While R&D certainly relies on a bit of gut-based decision-making, this is wrong as often as it is right. This isn’t true for using data, which is far more likely to make for a smarter bet on what’s next.
Benefits of a Sharpened R&D Focus
It should be pretty evident at this point, but the benefits of a sharpened R&D focus are very clear. Not only does it turbocharge breakthroughs, but it can also slash overall R&D costs by reducing the total number of projects. This allows the right amount of resources to be allocated to projects that have a real chance of being differentiators in the future for a business.
Better yet, teams can deliver more with less, and ultimately, morale is going to jump as a result. Teams that are able to take bold risks, all while removing a lot of the frustration that leads to taking these risks, are going to wind up producing more winners than not. Add in cross-collaboration as another benefit, and you have fewer false starts and more market wins.
Other Useful Tools and Concepts
At the end of the day, there is a ton that can be learned about all of the benefits of R&D. Of course, this doesn’t mean that R&D is the only topic to consider reading more about. You might also want to consider the benefits of Value Stream Mapping for service operations, which can be applied in an R&D context to eliminate unnecessary steps in review processes.
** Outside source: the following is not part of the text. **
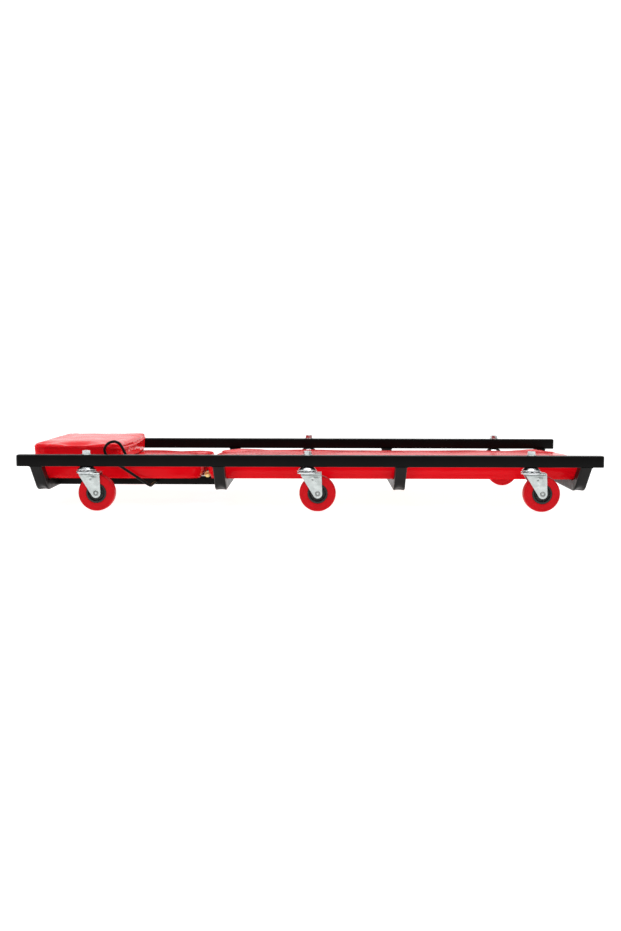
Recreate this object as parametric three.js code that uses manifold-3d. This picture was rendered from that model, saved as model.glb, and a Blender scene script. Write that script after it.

Alternatively, you could also take a look at how to close the loop on how Kaizen enhances feedback systems. Feedback is going to be a critical component of how successful your R&D results are with customers, so this is a great thing to familiarize yourself with. Lastly, take a look at how engaging people in your continuous improvement efforts will play off, which is something everyone in business should know.
Conclusion
Ultimately, sharpening your R&D focus isn’t something that should be optional, but mandatory. It’s going to be necessary to perform these actions to accelerate your team’s ability to break through whatever might be currently stopping them from delivering something great. The hope is that your business can outrun your rivals with speed and smarts, something that R&D can definitely deliver again and again.